> [What you will do]
Give the lines of the material verbatim, from the first line to the line with "foot stands on.", including both.

> [Dataset section]
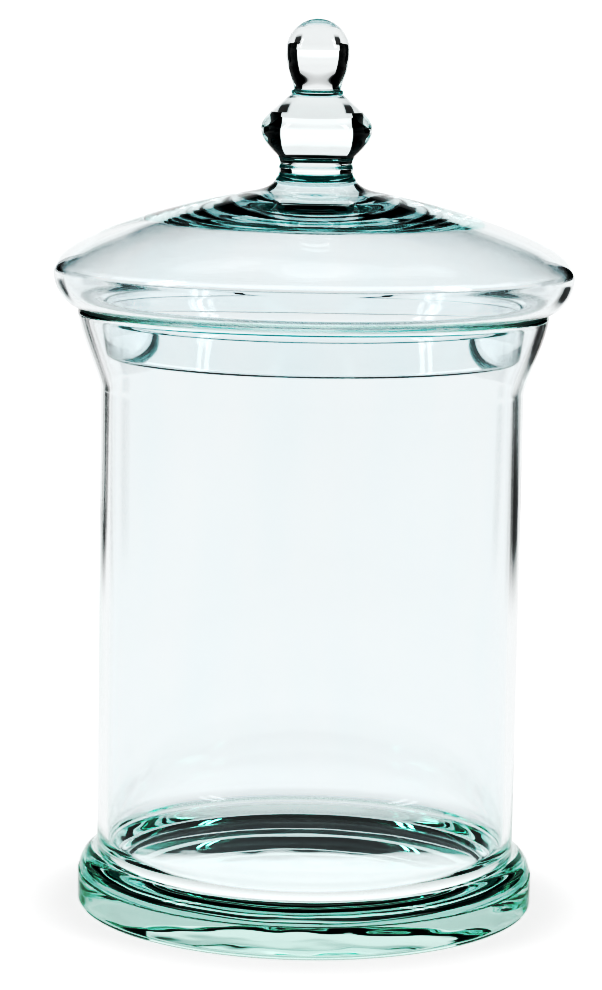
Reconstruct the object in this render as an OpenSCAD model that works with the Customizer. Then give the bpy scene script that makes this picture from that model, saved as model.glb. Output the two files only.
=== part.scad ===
// Apothecary jar: a clear glass jar with a flared mouth on a heavy glass foot, and a
// lift-off domed lid with a turned finial. Every piece is a solid of revolution about +Z.
// Millimetres, +Z up. The origin is the centre of the plane that the foot stands on.

/* [Jar] */
// Outer radius of the straight wall
body_r = 77; // [70:0.5:80]
// Thickness of the jar's wall
body_wall = 3.6; // [3:0.1:4]
// Thickness of the jar's own floor at its edge, above the foot
body_floor = 4.3; // [3:0.1:8]
// Depth by which the floor dips from its edge to the middle
floor_dip = 1.35; // [0.5:0.05:2]
// Radius of the rounded corner between the wall and the floor inside
floor_corner_r = 11.3; // [6:0.1:14]
// Height where the jar's shoulder meets the wall
shoulder_z = 20; // [17:0.5:24]
// Height where the wall starts to flare into the mouth
flare_z = 191.5; // [170:0.5:195]
// Outer radius of the mouth
mouth_r = 85.5; // [83:0.1:87]
// Height at which the mouth's rim starts to round over
mouth_z = 218.7; // [216:0.1:221]

/* [Foot] */
// Outer radius of the foot
foot_r = 84; // [82:0.5:90]
// Thickness of the foot, up to the underside of the jar
foot_h = 12.5; // [10:0.5:14]
// Radius of the lower edge of the foot
foot_edge_r = 2.2; // [1:0.1:3.5]
// Radius of its upper edge, at the joint with the jar
foot_top_r = 0.5; // [0.3:0.1:1]
// Radius of the shallow hollow under the foot
hollow_r = 75; // [60:1:78]
// Depth of the hollow under the foot
hollow_h = 2.3; // [0.8:0.1:4]

/* [Lid] */
// Outer radius of the lid at its widest ring
lid_r = 94.5; // [93:0.5:97]
// Thickness of the lid's wall
lid_wall = 2.7; // [2.5:0.1:3.5]
// Height of the widest ring above the seat on the rim
bulge_h = 13.5; // [12:0.5:15]
// Height of the dome above the widest ring, up to the foot of the finial
dome_h = 29.2; // [25:0.2:32]
// Share of the dome's line, from its edge, that keeps the plain wall
crown_start = 0.568; // [0.4:0.001:0.7]
// Thickness of the glass at the crown, under the foot of the finial
crown_wall = 14.7; // [11:0.1:16]
// Gap between the lid's seat and the rim
seat_gap = 0.3; // [0.2:0.05:0.5]
// Outer radius of the flange where it leaves the lid
flange_r = 77.6; // [77:0.1:78]
// Amount by which the flange's radius shrinks towards its lower edge
flange_taper = 1.6; // [1:0.1:2]
// Depth of the flange below the seat
flange_drop = 16.5; // [13:0.5:18]

/* [Finial] */
// Radius of the stem
stem_r = 13.2; // [12:0.2:14]
// Height of the stem between the dome's neck and the knop
stem_h = 8.6; // [7:0.2:10]
// Radius of the knop
knop_r = 20.1; // [18:0.1:22]
// Height of the knop
knop_h = 22.2; // [20:0.2:25]
// Radius of the ball
ball_r = 11.6; // [10:0.1:13]
// Height of the finial from the top of the knop
ball_h = 27; // [25:0.2:30]

/* [Hidden] */
$fn = 96;
ARC_STEPS = 8;
CURVE_STEPS = 14;

floor_z = foot_h + body_floor;
rim_lip_r = body_wall / 2;
rim_top_z = mouth_z + rim_lip_r + 0.2;

seat_z = rim_top_z + seat_gap;
seat_out_r = mouth_r - 1;
seat_in_r = flange_r + 3.4;
waist_r = seat_in_r - flange_r;
flange_top_z = seat_z - waist_r - 0.9;
flange_low_z = seat_z - flange_drop;
bulge_z = seat_z + bulge_h;

// Length over which the crown's underside leaves the wall's line, and radius of the drop at its middle
crown_ease = 20;
crown_drop_r = 14;

neck_r = stem_r + 1.4;
neck_foot_r = stem_r + 7.8;
neck_foot_z = bulge_z + dome_h;
neck_z = neck_foot_z + 3.7;
stem_z = neck_z;
knop_z = stem_z + stem_h;
ball_z = knop_z + knop_h;
top_z = ball_z + ball_h;

// Points of a circular arc in the (radius, height) plane
function arc(centre, r, from, to, steps = ARC_STEPS) =
    [for (i = [0:steps]) let (a = from + (to - from) * i / steps) centre + r * [cos(a), sin(a)]];

// Points of an elliptical arc, for the foot's shoulder
function oval(centre, rx, rz, from, to, steps = ARC_STEPS) =
    [for (i = [0:steps]) let (a = from + (to - from) * i / steps) centre + [rx * cos(a), rz * sin(a)]];

// A point of a cubic curve, and its unit normal on the side to the left of the way it runs
function curve_at(p, t) =
    pow(1 - t, 3) * p[0] + 3 * pow(1 - t, 2) * t * p[1] + 3 * (1 - t) * t * t * p[2] + pow(t, 3) * p[3];
function curve_way(p, t) =
    pow(1 - t, 2) * (p[1] - p[0]) + 2 * (1 - t) * t * (p[2] - p[1]) + t * t * (p[3] - p[2]);
function left_of(way) = [-way[1], way[0]] / norm(way);

// Points of a cubic curve, or of its first part, shifted sideways by the distance given
function curve(p, shift = 0, steps = CURVE_STEPS, end = 1) =
    [for (i = [0:steps]) let (t = end * i / steps) curve_at(p, t) + shift * left_of(curve_way(p, t))];

function backwards(list) = [for (i = [len(list) - 1:-1:0]) list[i]];

// The mouth's outer line, from the straight wall up to the rim
mouth_line = [
    [body_r, flare_z],
    [body_r, flare_z + 3.5],
    [mouth_r - 1.2, mouth_z - 8.7],
    [mouth_r, mouth_z]
];

// The lid's outer line in two curves: under the widest ring, and over it to the finial's neck
curl_line = [
    [seat_out_r, seat_z],
    [seat_out_r + 5.5, seat_z + 0.1],
    [lid_r, bulge_z - 6.9],
    [lid_r, bulge_z]
];
dome_line = [
    [lid_r, bulge_z],
    [lid_r, bulge_z + 11.2],
    [neck_foot_r + 31.4, neck_foot_z - 6],
    [neck_foot_r, neck_foot_z]
];
neck_line = [
    [neck_foot_r, neck_foot_z],
    [neck_foot_r - 3, neck_foot_z + 0.6],
    [neck_r + 0.8, neck_z - 1.6],
    [neck_r, neck_z]
];
// The underside of the thick crown, from the plain wall to the axis
crown_way = curve_way(dome_line, crown_start);
crown_edge = curve_at(dome_line, crown_start) + lid_wall * left_of(crown_way);
crown_line = [
    crown_edge,
    crown_edge + crown_ease * crown_way / norm(crown_way),
    [crown_drop_r, neck_foot_z - crown_wall],
    [0, neck_foot_z - crown_wall]
];

module turned(outline) {
    rotate_extrude() polygon(outline);
}

// Blown jar: a rounded shoulder on the foot, a dished floor, a straight wall, and a mouth that
// flares to a rounded rim
module jar_body() {
    in_r = body_r - body_wall;
    shoulder_r = foot_r - foot_top_r;
    edge_r = in_r - floor_corner_r;
    dish_r = (edge_r * edge_r + floor_dip * floor_dip) / (2 * floor_dip);
    dish_half = asin(edge_r / dish_r);
    corner_z = floor_z + floor_corner_r;
    lip_way = curve_way(mouth_line, 1);
    lip_centre = mouth_line[3] + rim_lip_r * left_of(lip_way);
    lip_tilt = atan2(lip_way[1], lip_way[0]) - 90;
    color([0.80, 0.93, 0.90, 0.35])
        turned(concat(
            [[0, foot_h]],
            oval([body_r, foot_h], shoulder_r - body_r, shoulder_z - foot_h, 0, 90),
            curve(mouth_line),
            arc(lip_centre, rim_lip_r, lip_tilt, lip_tilt + 180),
            backwards(curve(mouth_line, body_wall)),
            arc([edge_r, corner_z], floor_corner_r, 0, dish_half - 90),
            arc([0, corner_z + dish_r * cos(dish_half)], dish_r + floor_corner_r, dish_half - 90, -90)
        ));
}

// Solid foot: a disc with a shallow hollow underneath and an upright band round it
module jar_foot() {
    hollow_arc_r = (hollow_r * hollow_r + hollow_h * hollow_h) / (2 * hollow_h);
    hollow_half = asin(hollow_r / hollow_arc_r);
    color([0.62, 0.84, 0.78, 0.5])
        turned(concat(
            arc([0, hollow_h - hollow_arc_r], hollow_arc_r, 90, 90 - hollow_half),
            arc([foot_r - foot_edge_r, foot_edge_r], foot_edge_r, -90, 0),
            arc([foot_r - foot_top_r, foot_h - foot_top_r], foot_top_r, 0, 90, 4),
            [[0, foot_h]]
        ));
}

// Blown lid: seat, bulging edge and dome in one wall, ending in the finial's neck
module lid_dome() {
    color([0.80, 0.93, 0.90, 0.35])
        turned(concat(
            [[flange_r, flange_top_z]],
            arc([seat_in_r, seat_z - waist_r], waist_r, 180, 90),
            curve(curl_line),
            curve(dome_line),
            curve(neck_line, steps = 6),
            [[0, neck_z]],
            backwards(curve(crown_line)),
            backwards(curve(dome_line, lid_wall, end = crown_start)),
            backwards(curve(curl_line, lid_wall)),
            arc([seat_in_r, seat_z - waist_r], waist_r + lid_wall, 90, 180),
            [[flange_r - lid_wall, flange_top_z]]
        ));
}

// Flange that drops into the mouth and keeps the lid central
module lid_flange() {
    low_r = flange_r - flange_taper;
    lip_r = lid_wall / 2;
    color([0.80, 0.93, 0.90, 0.35])
        turned(concat(
            [[flange_r, flange_top_z]],
            [[flange_r - lid_wall, flange_top_z]],
            arc([low_r - lip_r, flange_low_z + lip_r], lip_r, 180, 360)
        ));
}

// Stem with two soft beads round it
module finial_stem() {
    color([0.70, 0.86, 0.82, 0.6])
        turned(concat(
            [[0, stem_z], [neck_r, stem_z]],
            [for (i = [1:15]) let (u = i / 16)
                [stem_r + 0.2 * cos(720 * u) + 1.4 * pow(1 - u, 4) + 0.5 * pow(u, 6),
                 stem_z + stem_h * u]],
            [[stem_r + 0.6, knop_z], [0, knop_z]]
        ));
}

// Knop: a bulge with a rounded waist-high edge, tapering to the ball's seat
module finial_knop() {
    wide_z = knop_z + 0.45 * knop_h;
    color([0.70, 0.86, 0.82, 0.6])
        turned(concat(
            [[0, knop_z]],
            curve([[stem_r + 0.6, knop_z], [stem_r + 3.8, knop_z + 3.2],
                   [knop_r, wide_z - 4], [knop_r, wide_z]]),
            curve([[knop_r, wide_z], [knop_r, wide_z + 4.2], [13.5, ball_z - 3.8], [9.4, ball_z]]),
            [[0, ball_z]]
        ));
}

// Ball: a ring, a short taper and a round head
module finial_ball() {
    taper_z = ball_z + 2.2;
    centre_z = top_z - ball_r;
    color([0.70, 0.86, 0.82, 0.6])
        turned(concat(
            [[0, ball_z]],
            arc([8.6, ball_z + 0.8], 0.8, -90, 90, 6),
            curve([[8.5, taper_z], [9.3, taper_z + 3.8],
                   [ball_r, centre_z - 4.9], [ball_r, centre_z]], steps = 10),
            arc([0, centre_z], ball_r, 0, 90, 12)
        ));
}

jar_body();
jar_foot();
lid_dome();
lid_flange();
finial_stem();
finial_knop();
finial_ball();
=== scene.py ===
"""Apothecary jar: a clear blown glass jar on a heavy foot, with a domed lid and a turned finial."""

import math

import bpy
from mathutils import Matrix, Vector

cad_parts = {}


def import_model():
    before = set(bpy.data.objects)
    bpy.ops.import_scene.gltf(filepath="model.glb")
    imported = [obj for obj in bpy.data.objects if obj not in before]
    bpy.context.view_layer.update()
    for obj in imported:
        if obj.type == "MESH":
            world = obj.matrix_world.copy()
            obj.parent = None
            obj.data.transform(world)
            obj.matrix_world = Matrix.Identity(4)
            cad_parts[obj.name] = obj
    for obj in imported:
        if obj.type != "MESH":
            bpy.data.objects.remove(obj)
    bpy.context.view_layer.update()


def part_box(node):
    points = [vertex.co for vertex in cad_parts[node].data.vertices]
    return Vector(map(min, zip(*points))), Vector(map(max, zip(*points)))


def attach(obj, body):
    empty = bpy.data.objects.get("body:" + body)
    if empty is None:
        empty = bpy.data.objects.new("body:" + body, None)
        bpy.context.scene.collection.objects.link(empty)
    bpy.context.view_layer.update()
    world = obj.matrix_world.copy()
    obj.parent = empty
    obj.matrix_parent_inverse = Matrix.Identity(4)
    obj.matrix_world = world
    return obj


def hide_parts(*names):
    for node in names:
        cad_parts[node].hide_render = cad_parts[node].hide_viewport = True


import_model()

MM = 0.001
TURNS = 256             # faces round each piece
SHARP_ANGLE = 40        # degrees between faces, above which an edge stays sharp

# Tolerances in millimetres: points that are one, points that lie on the axis, and points at one height
SAME_POINT = 1e-4
ON_AXIS = 1e-6
SAME_HEIGHT = 1e-3


def mm(node, corner, axis):
    """A coordinate of a CAD node's box in millimetres: corner 0 is the lowest and 1 the highest."""
    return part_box(node)[corner][axis] / MM


# ---------------------------------------------------------------- driving sizes, in millimetres

# Jar
BODY_R = 77.0
BODY_WALL = 3.6
FLOOR = 4.3
FLOOR_DIP = 1.35
FLOOR_CORNER = 11.3
SHOULDER_Z = 20.0
FLARE_Z = 191.5
MOUTH_R = 85.5
MOUTH_Z = 218.7
LIP_R = BODY_WALL / 2
LIP_RISE = 0.2

# Foot
FOOT_H = mm("jar_foot", 1, 2)
FOOT_R = mm("jar_foot", 1, 0)
FOOT_EDGE = 2.2
FOOT_TOP_EDGE = 0.5
HOLLOW_R = 75.0
HOLLOW_H = 2.3

# Lid
LID_WALL = 2.7
LID_R = 94.5
SEAT_GAP = 0.3
SEAT_Z = MOUTH_Z + LIP_R + LIP_RISE + SEAT_GAP
BULGE_H = 13.5
BULGE_Z = SEAT_Z + BULGE_H
WAIST_R = 3.4
FLANGE_R = mm("lid_flange", 1, 0)
FLANGE_TAPER = 1.6
FLANGE_TOP = mm("lid_flange", 1, 2)
FLANGE_LOW = mm("lid_flange", 0, 2)
CROWN_START = 0.568
CROWN_WALL = 14.7
CROWN_EASE = 20.0
CROWN_DROP_R = 14.0

# Finial
STEM_R = 13.2
STEM_BEAD = 0.2
STEM_LOW_FLARE = 1.4
STEM_TOP_FLARE = 0.5
STEM_TOP_R = STEM_R + 0.6
NECK_R = mm("finial_stem", 1, 0)
NECK_Z = mm("lid_dome", 1, 2)
NECK_FLARE = 6.4
NECK_H = 3.7
NECK_FOOT_R = NECK_R + NECK_FLARE
NECK_FOOT_Z = NECK_Z - NECK_H
KNOP_R = 20.1
KNOP_Z = mm("finial_knop", 0, 2)
KNOP_TOP_R = 9.4
KNOP_WIDE = 0.45        # height of the knop's widest ring, as a share of the knop
BALL_R = 11.6
BALL_Z = mm("finial_ball", 0, 2)
RING_R = 8.6            # the ball's ring: where its rounded edge starts, and that edge's radius
RING_EDGE = 0.8
TOP_Z = mm("finial_ball", 1, 2)

# Where two pieces are fused, each runs this far past the joint
WELD_OVERLAP = 0.02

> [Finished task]
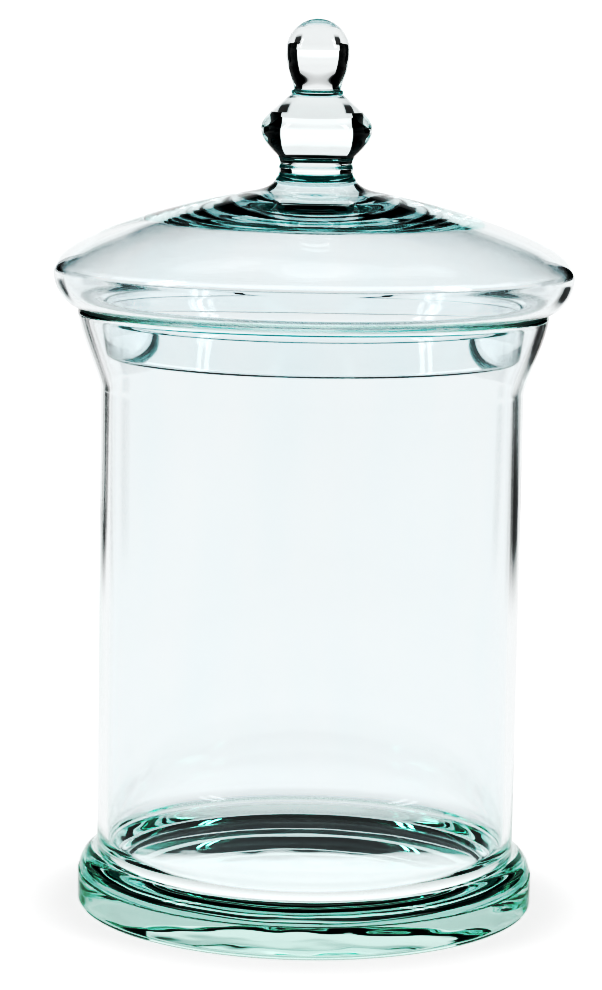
Reconstruct the object in this render as an OpenSCAD model that works with the Customizer. Then give the bpy scene script that makes this picture from that model, saved as model.glb. Output the two files only.
=== part.scad ===
// Apothecary jar: a clear glass jar with a flared mouth on a heavy glass foot, and a
// lift-off domed lid with a turned finial. Every piece is a solid of revolution about +Z.
// Millimetres, +Z up. The origin is the centre of the plane that the foot stands on.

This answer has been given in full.